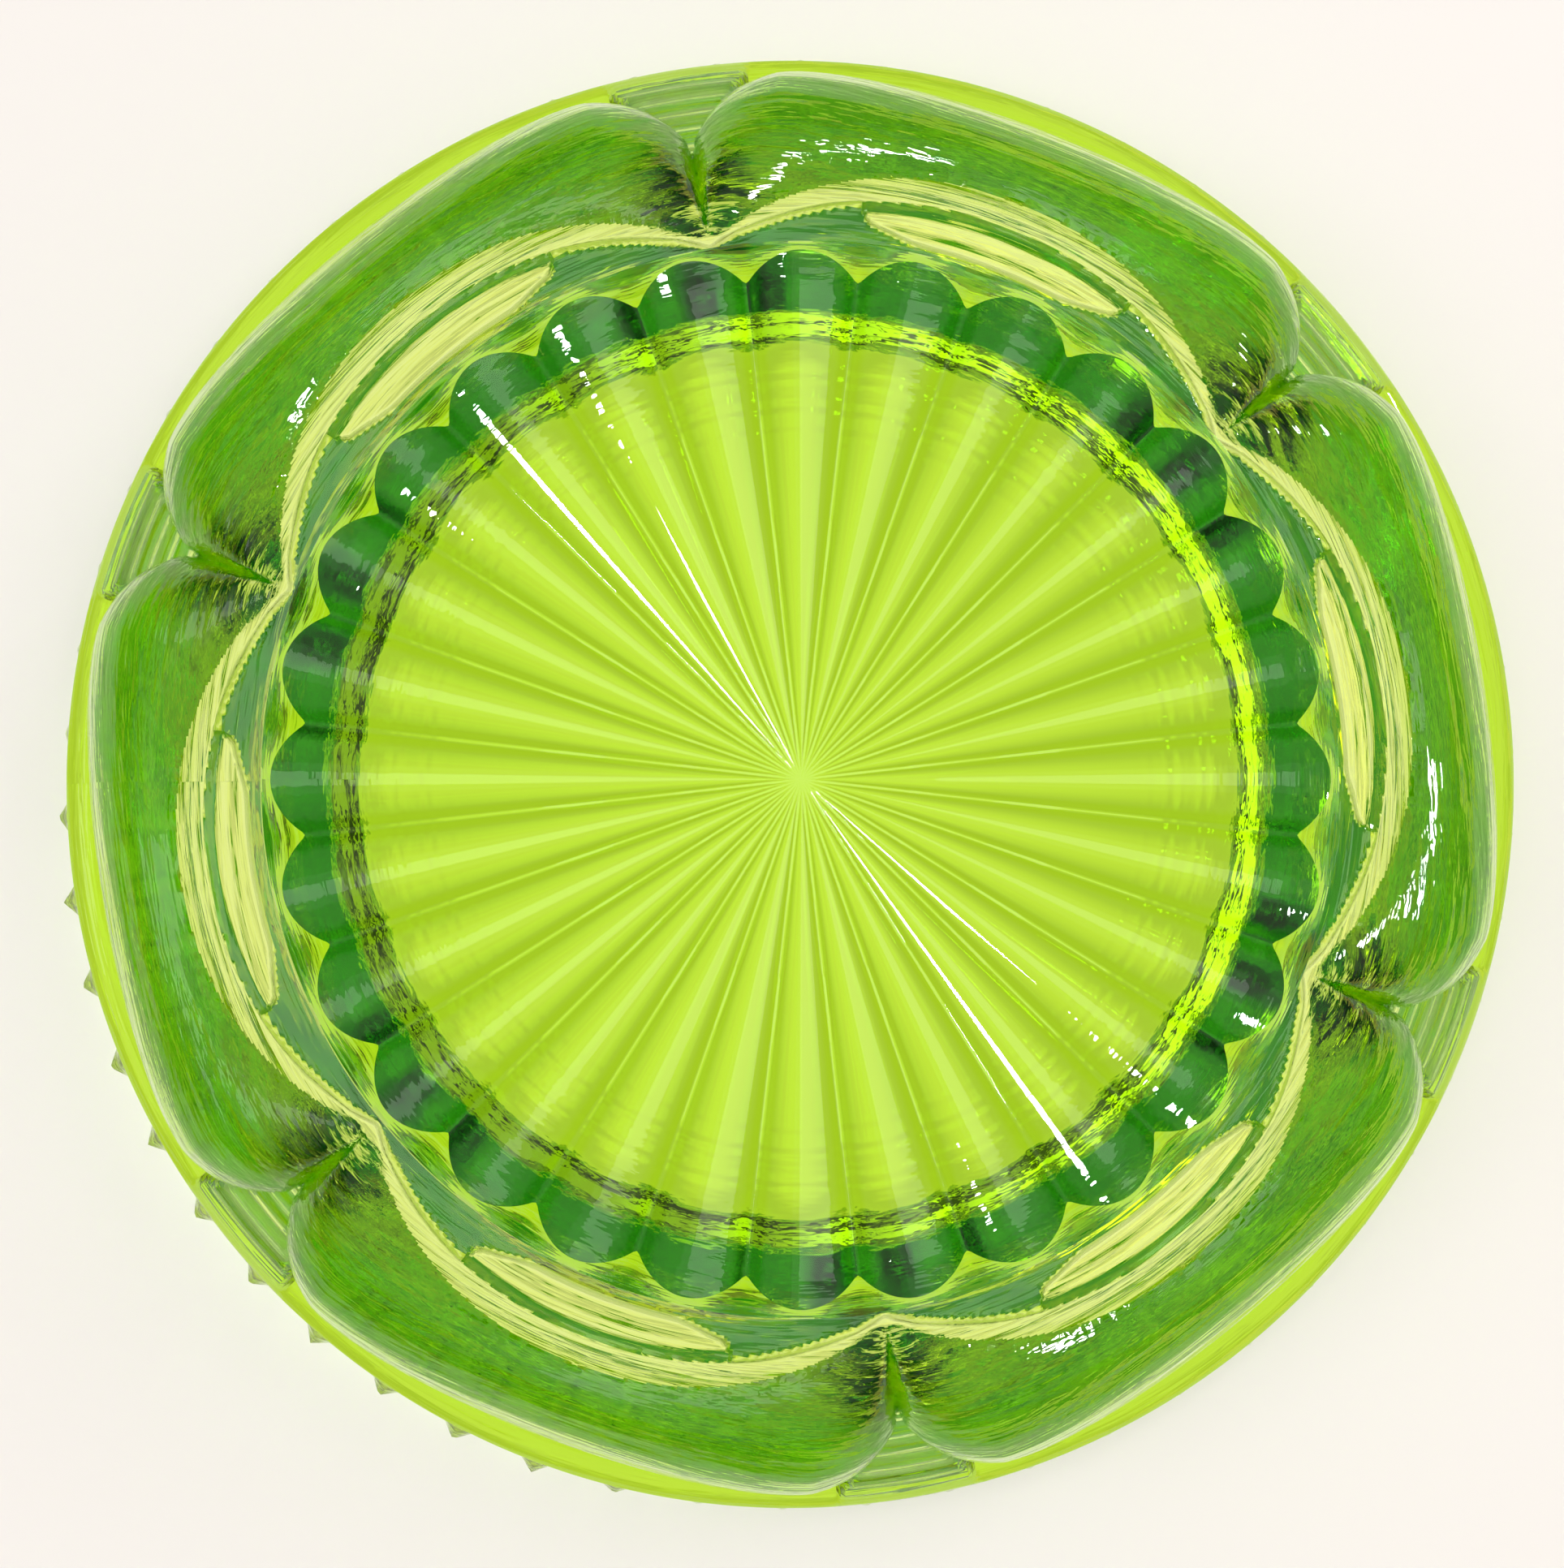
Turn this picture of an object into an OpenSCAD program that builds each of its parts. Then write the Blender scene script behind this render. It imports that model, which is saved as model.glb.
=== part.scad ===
// Pressed glass dish with a star foot, six puffed lobes and a beaded rim band.
// Origin: centre of the foot's resting face. +Z points up, out of the mouth.

/* [Foot] */
// Radius of the round foot
foot_r = 30; // [29.6:0.1:30.2]
// Radius of the star on the foot's resting face
star_r = 27.6; // [27:0.1:28]
// Height of the foot below the bowl
foot_h = 5; // [4.5:0.1:5.5]
// Number of flutes in the star under the foot
flutes = 28; // [20:1:32]
// Width of the flat arris left between two flutes
arris_w = 0.3; // [0.25:0.05:0.5]
// Half of the arc that a flute's trough takes up, in degrees
trough_half_arc = 40; // [36:1:42]

/* [Bowl] */
// Height of the whole dish
dish_h = 38; // [37:0.5:39]
// Height of the flat floor inside the bowl
floor_z = 8; // [7.5:0.1:8.2]
// Radius of the flat floor inside the bowl
floor_r = 23.4; // [23:0.1:23.6]
// Inside radius of the mouth
mouth_r = 41.3; // [41:0.1:41.5]
// Radius of the bowl's outside just under the rim band
shoulder_r = 42; // [41.8:0.1:42.4]

/* [Lobes] */
// Number of lobes around the bowl
lobes = 6; // [6:1:6]
// Radius that the lobes reach
lobe_reach = 43.2; // [42.9:0.1:43.5]
// Height of the widest part of the lobes
lobe_z = 24; // [23.6:0.1:24.4]
// Radius of the roll that a lobe is cut from
lobe_roll = 9; // [8.7:0.1:9.3]
// Angle from the +X axis to the first notch between two lobes, in degrees
first_notch = 20.7; // [0:0.1:60]

/* [Rim] */
// Outer radius of the rim band
rim_r = 44.3; // [44:0.1:44.8]
// Height of the rim band
rim_h = 7; // [6.5:0.1:7.5]
// Points along the rim band over each lobe
points_per_lobe = 9; // [6:1:10]
// How far a point stands out from the rim band
point_reach = 1; // [0.5:0.1:1.2]

/* [Hidden] */
glass = [0.42, 0.78, 0.10];
edge_glass = [0.16, 0.55, 0.10];
fine = 96;
clear = 1;
lobe_pitch = 360 / lobes;

// Foot: the side flares out from the star, and the flutes run out through the flare
flare_z = 1.25;
flare_r = foot_r - 0.45;
waist_z = 11;
waist_r = foot_r + 0.5;

// Star: each flute is a cone with its tip near the centre
flute_slope = sin(180 / flutes);
flute_start = arris_w / 2 / flute_slope;
flute_tilt = atan(flute_slope / tan(trough_half_arc));
flute_length = foot_r + 2;
flute_end_r = flute_length * tan(acos(cos(flute_tilt) * cos(atan(flute_slope))));

// Bell of the bowl: share of the way out and share of the way up at each point of the line
rim_z = dish_h - rim_h;
outer_bell = [[0, 0], [0.02, 0.11], [0.08, 0.195], [0.26, 0.29],
              [0.49, 0.43], [0.7, 0.62], [0.88, 0.835], [1, 1]];
inner_bell = [[0, 0], [0.073, 0.008], [0.117, 0.027], [0.19, 0.067], [0.218, 0.107],
              [0.246, 0.16], [0.285, 0.22], [0.358, 0.28], [0.48, 0.347],
              [0.615, 0.433], [0.737, 0.547], [0.838, 0.683], [0.916, 0.817], [1, 1]];
outer_line = bell_line(outer_bell, [waist_r, waist_z], [shoulder_r, rim_z]);
inner_line = bell_line(inner_bell, [floor_r, floor_z], [mouth_r, dish_h]);

// Lobes: the arch over each panel is cut by a ball set low in the wall
roll_centre = lobe_reach - lobe_roll;
lobe_round = 19.5;
arch_r = 13.5;
arch_x = 31;
arch_z = 9;

// Fans: ladder-ribbed triangles in the notches, which lean out to the rim band
fan_w = 9;
fan_foot = 20;
fan_foot_r = 36.6;
fan_top_r = rim_r - 0.8;
rungs = 5;
rung_half = 0.06;
rung_reach = 0.5;

// Rim band
band_flare = 1.4;
lip = 0.6;
point_z = rim_z + 3.6;
point_r = 1;
point_tip_r = 0.25;

function bell_line(shares, from, to) =
    [for (share = shares) [from[0] + (to[0] - from[0]) * share[0],
                           from[1] + (to[1] - from[1]) * share[1]]];

// Point at a share of the way up a fan's face, standing out from it by reach
function ladder_point(share, reach) =
    [fan_foot_r + (fan_top_r - fan_foot_r) * share + reach,
     fan_foot + (rim_z - fan_foot) * share];

module flute() {
  translate([flute_start, 0, 0])
    rotate([0, 90 + flute_tilt, 0])
      cylinder(h = flute_length, r1 = 0, r2 = flute_end_r, $fn = fine);
}

// Solid inside the bowl's outer line
module bowl_body() {
  rotate_extrude($fn = fine)
    polygon(concat(
      [[0, foot_h], [foot_r + 0.2, foot_h]],
      outer_line,
      [[0, rim_z]]));
}

module cavity() {
  rotate_extrude($fn = fine)
    polygon(concat(
      [[0, floor_z]],
      inner_line,
      [[mouth_r, dish_h + clear], [0, dish_h + clear]]));
}

module star_foot() {
  color(edge_glass)
    difference() {
      rotate_extrude($fn = fine)
        polygon([[0, 0], [star_r, 0], [flare_r, flare_z], [foot_r, 2 * flare_z],
                 [foot_r + 0.2, foot_h], [0, foot_h]]);
      for (k = [0 : flutes - 1])
        rotate([0, 0, k * 360 / flutes])
          flute();
    }
}

module bowl() {
  color(glass)
    difference() {
      bowl_body();
      cavity();
    }
}

module rim_band() {
  point_pitch = lobe_pitch / points_per_lobe;
  color(glass)
    difference() {
      union() {
        rotate_extrude($fn = fine)
          polygon([[0, rim_z], [shoulder_r, rim_z], [rim_r, rim_z + band_flare],
                   [rim_r, dish_h - lip], [rim_r - lip, dish_h], [0, dish_h]]);
        for (k = [0 : lobes * points_per_lobe - 1])
          rotate([0, 0, first_notch + (k + 0.5) * point_pitch])
            translate([rim_r - point_reach, 0, point_z])
              rotate([0, 90, 0])
                cylinder(h = 2 * point_reach, r1 = point_r, r2 = point_tip_r, $fn = fine);
      }
      cavity();
    }
}

// Outline of a lobe on the +X axis: a puffed roll with round ends, arched underneath
module lobe_blank() {
  difference() {
    intersection() {
      rotate_extrude($fn = fine)
        translate([roll_centre, lobe_z])
          circle(r = lobe_roll, $fn = fine);
      translate([roll_centre + 1, 0, lobe_z])
        sphere(r = lobe_round, $fn = fine);
      lobe_sector();
    }
    translate([arch_x, 0, arch_z])
      sphere(r = arch_r, $fn = fine);
  }
}

// The sixth of the dish that one lobe may fill, up to the rim band
module lobe_sector() {
  far = 2 * rim_r;
  half = lobe_pitch / 2;
  linear_extrude(height = rim_z)
    polygon([[0, 0], [far * cos(half), -far * sin(half)], [far * cos(half), far * sin(half)]]);
}

module lobe(i) {
  color(glass)
    rotate([0, 0, first_notch + (i - 0.5) * lobe_pitch])
      difference() {
        lobe_blank();
        bowl_body();
      }
}

// The ladder-ribbed triangle in the notch between two lobes, under the rim band
module fan(i) {
  color(edge_glass)
    rotate([0, 0, first_notch + (i - 1) * lobe_pitch])
      difference() {
        intersection() {
          rotate([90, 0, 90])
            linear_extrude(height = rim_r)
              polygon([[0, fan_foot], [fan_w / 2, rim_z], [-fan_w / 2, rim_z]]);
          ladder();
        }
        bowl_body();
        for (side = [-0.5, 0.5])
          rotate([0, 0, side * lobe_pitch])
            lobe_blank();
      }
}

// Solid of revolution whose leaning outside carries the ladder's rungs
module ladder() {
  rotate_extrude($fn = fine)
    polygon(concat(
      [[waist_r, fan_foot], [fan_foot_r, fan_foot]],
      [for (k = [1 : rungs], step = [-1, 0, 1])
        ladder_point(k / (rungs + 1) + step * rung_half, rung_reach * (1 - abs(step)))],
      [[fan_top_r, rim_z], [waist_r, rim_z]]));
}

star_foot();
bowl();
rim_band();
lobe(1);  // lobe_1
lobe(2);  // lobe_2
lobe(3);  // lobe_3
lobe(4);  // lobe_4
lobe(5);  // lobe_5
lobe(6);  // lobe_6
fan(1);  // fan_1
fan(2);  // fan_2
fan(3);  // fan_3
fan(4);  // fan_4
fan(5);  // fan_5
fan(6);  // fan_6
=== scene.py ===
import math

import bpy
import numpy as np
from mathutils import Matrix, Vector


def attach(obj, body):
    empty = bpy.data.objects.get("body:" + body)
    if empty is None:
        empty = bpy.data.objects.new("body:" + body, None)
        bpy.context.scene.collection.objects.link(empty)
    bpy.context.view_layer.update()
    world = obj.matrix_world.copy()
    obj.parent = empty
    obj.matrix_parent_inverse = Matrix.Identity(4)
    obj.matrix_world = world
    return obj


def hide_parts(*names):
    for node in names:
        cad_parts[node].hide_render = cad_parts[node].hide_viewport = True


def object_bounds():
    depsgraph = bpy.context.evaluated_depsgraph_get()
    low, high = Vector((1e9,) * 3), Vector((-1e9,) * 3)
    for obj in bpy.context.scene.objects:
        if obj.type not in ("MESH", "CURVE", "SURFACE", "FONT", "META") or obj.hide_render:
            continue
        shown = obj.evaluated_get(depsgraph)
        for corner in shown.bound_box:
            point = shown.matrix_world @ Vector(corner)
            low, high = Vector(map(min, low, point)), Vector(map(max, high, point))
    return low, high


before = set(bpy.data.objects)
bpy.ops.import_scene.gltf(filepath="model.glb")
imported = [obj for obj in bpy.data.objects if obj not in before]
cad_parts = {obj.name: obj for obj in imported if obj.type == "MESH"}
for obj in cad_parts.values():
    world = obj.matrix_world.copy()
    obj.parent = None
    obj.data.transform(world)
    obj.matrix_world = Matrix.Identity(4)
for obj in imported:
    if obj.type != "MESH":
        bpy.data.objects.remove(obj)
CAD_LO, CAD_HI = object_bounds()

# ---------------------------------------------------------------- sizes, in millimetres
MM = 0.001
HEIGHT = CAD_HI.z / MM
FLUTES = 28
LOBES = 6
NOTCH = 58 / 2.8                    # angle of the first notch between lobes, degrees
AROUND = 36 * FLUTES                # vertices in one ring
LAND = 0.16                         # flat line left between two flutes
TROUGH = math.radians(40)           # half of the arc a flute is cut with
DOME = 1.5                          # how far the middle of the star is raised
STAR_R = 27.6                       # where the flared side of the foot starts
FOOT_R, FOOT_FLARE = 29.55, 1.25    # where that side has flared out, and how high that is

# Profiles as (radius, height): the foot's side, the wall at a notch and at the middle of a
# lobe, and the cavity from its floor to the lip

SIDE = [(30.0, 2.0), (30.2, 5.0), (30.3, 9.0), (30.5, 11.0)]
VALLEY = [(30.5, 11.0), (30.75, 13.2), (31.4, 14.9), (33.5, 16.8), (36.1, 19.6),
          (38.5, 23.4), (40.6, 27.7), (42.0, 31.0)]
CREST = [(30.5, 11.0), (30.75, 13.2), (31.6, 14.2), (34.6, 15.4), (38.6, 17.2),
         (41.8, 20.2), (43.2, 24.6), (42.6, 31.0)]
CAVITY = [(23.4, 8.0), (24.7, 8.25), (25.5, 8.8), (26.8, 10.0), (27.3, 11.2), (27.8, 12.8),
          (28.5, 14.6), (29.8, 16.4), (32.0, 18.4), (34.4, 21.0), (36.6, 24.4),
          (38.4, 28.5), (39.8, 32.5), (41.2, 37.4)]
FLOOR_Z = CAVITY[0][1]
ARCH_SIDE, ARCH_MID = 0.20, 0.50    # where a lobe starts up the wall, at a notch and mid-lobe
BEAD_SIDE, BEAD_MID = 0.17, 0.35    # the raised line under that arch
BEAD, BEAD_WIDTH = 0.45, 0.014      # its height, and its width as a share of the wall
LOBE_WIDTH = [(0, 30), (0.56, 30), (0.75, 27.6), (1, 24.5)]    # half-width in degrees
LOBE_SQUARE = 5.0                   # how square the ends of a lobe are
LOBE_RISE, LOBE_FALL = 0.4, 0.25    # shares of a lobe's height that its rounded edges take
LOBE_FLAT, FLAT_HALF = 0.4, 22      # how much less its middle stands out, and how wide that is
LEDGE_Z = 14.2                      # the shelf round the foot that the six panels cut into
PANEL_FROM, PANEL_EDGE = 0.19, 0.03
FAN_FROM = 0.58                     # share of the wall at which the fans start
FAN_LEAN = 1.5                      # how far a fan leans out by the time it meets the band
RUNG, RUNGS = 0.12, 12              # depth of a fan's ribs, and ribs over a whole wall
RIM_R, RIM_Z, LIP = 44.3, 31.0, 0.6
POINTS, POINT_H = 54, 1.0
POINTS_MIDDLE = math.radians(142)   # the side on which the points stand out most
PLUNGER = 0.012                     # height of the rings left on the cavity floor

angle = np.arange(AROUND) * 2 * math.pi / AROUND
flute_turn = (angle + math.pi / FLUTES) % (2 * math.pi / FLUTES) - math.pi / FLUTES
lobe_turn = (np.degrees(angle) - NOTCH) % (360 / LOBES) - 180 / LOBES
ones = np.ones(AROUND)


def smooth(x):
    x = np.clip(x, 0, 1)
    return x * x * (3 - 2 * x)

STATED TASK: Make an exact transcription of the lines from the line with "the ladder's rungs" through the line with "obj.matrix_parent_inverse = Matrix.Identity(4)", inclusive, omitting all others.

TASK ANSWER:
// Solid of revolution whose leaning outside carries the ladder's rungs
module ladder() {
  rotate_extrude($fn = fine)
    polygon(concat(
      [[waist_r, fan_foot], [fan_foot_r, fan_foot]],
      [for (k = [1 : rungs], step = [-1, 0, 1])
        ladder_point(k / (rungs + 1) + step * rung_half, rung_reach * (1 - abs(step)))],
      [[fan_top_r, rim_z], [waist_r, rim_z]]));
}

star_foot();
bowl();
rim_band();
lobe(1);  // lobe_1
lobe(2);  // lobe_2
lobe(3);  // lobe_3
lobe(4);  // lobe_4
lobe(5);  // lobe_5
lobe(6);  // lobe_6
fan(1);  // fan_1
fan(2);  // fan_2
fan(3);  // fan_3
fan(4);  // fan_4
fan(5);  // fan_5
fan(6);  // fan_6
=== scene.py ===
import math

import bpy
import numpy as np
from mathutils import Matrix, Vector


def attach(obj, body):
    empty = bpy.data.objects.get("body:" + body)
    if empty is None:
        empty = bpy.data.objects.new("body:" + body, None)
        bpy.context.scene.collection.objects.link(empty)
    bpy.context.view_layer.update()
    world = obj.matrix_world.copy()
    obj.parent = empty
    obj.matrix_parent_inverse = Matrix.Identity(4)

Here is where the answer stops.